Today, on January 1, we celebrate the 26th anniversary of the Zapatista uprising in Mexico and we send greetings of solidarity to all movements and communities worldwide attempting to leave capitalism and patriarchy behind and build alternatives. Even if these attempts are still being persecuted, we find an invincible trend in them: life’s impetus to shake off its oppression everywhere. On this day, we’re thinking primarily of Rojava and would like to inform you about the situation almost 3 months since the Turkish invasion began – as far as it’s been possible to acquire information through eyewitnesses and media reports.

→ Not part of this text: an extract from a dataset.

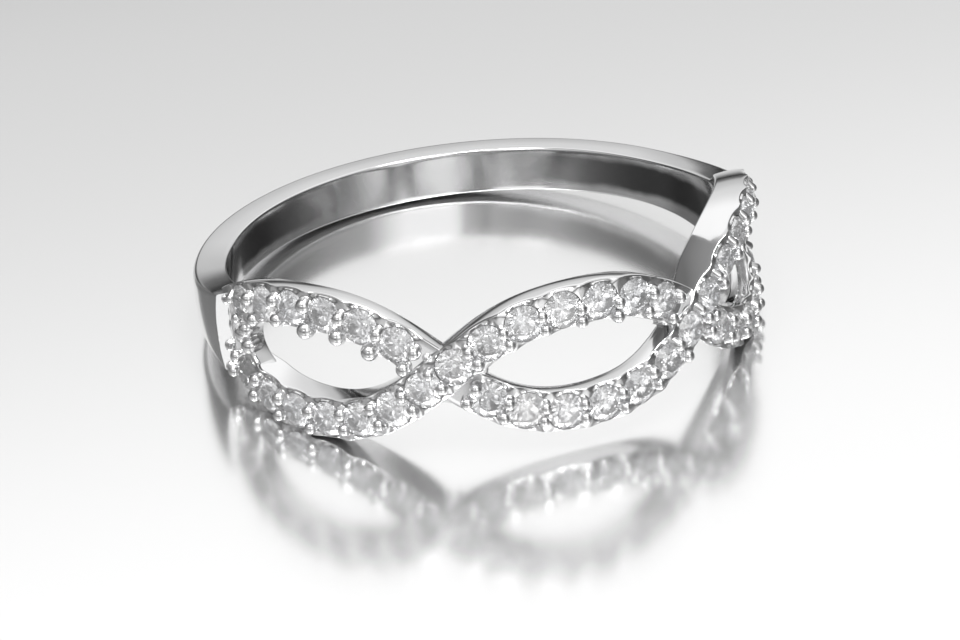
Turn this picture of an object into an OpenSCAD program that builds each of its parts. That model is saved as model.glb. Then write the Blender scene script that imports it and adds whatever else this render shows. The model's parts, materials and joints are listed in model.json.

Leila Dregger & Martin Winiecki, January 1 2020

Rojava is the name of the multiethnic autonomy experiment in north-east Syria, which was founded by the Kurdish liberation movement and inspired by the vision of “democratic confederalism” by the Kurdish leader Abdullah Öcalan, who has been imprisoned in Turkey for 20 years. Over the last 7 years there has been a remarkable attempt by over 2 million people to govern themselves according to ecological, grass-roots democratic and gender-equitable principles. All important decisions are made by popular assemblies. Often scarred and traumatized by war, people try to heal themselves and to regenerate their land ecologically so that it can nourish its inhabitants again.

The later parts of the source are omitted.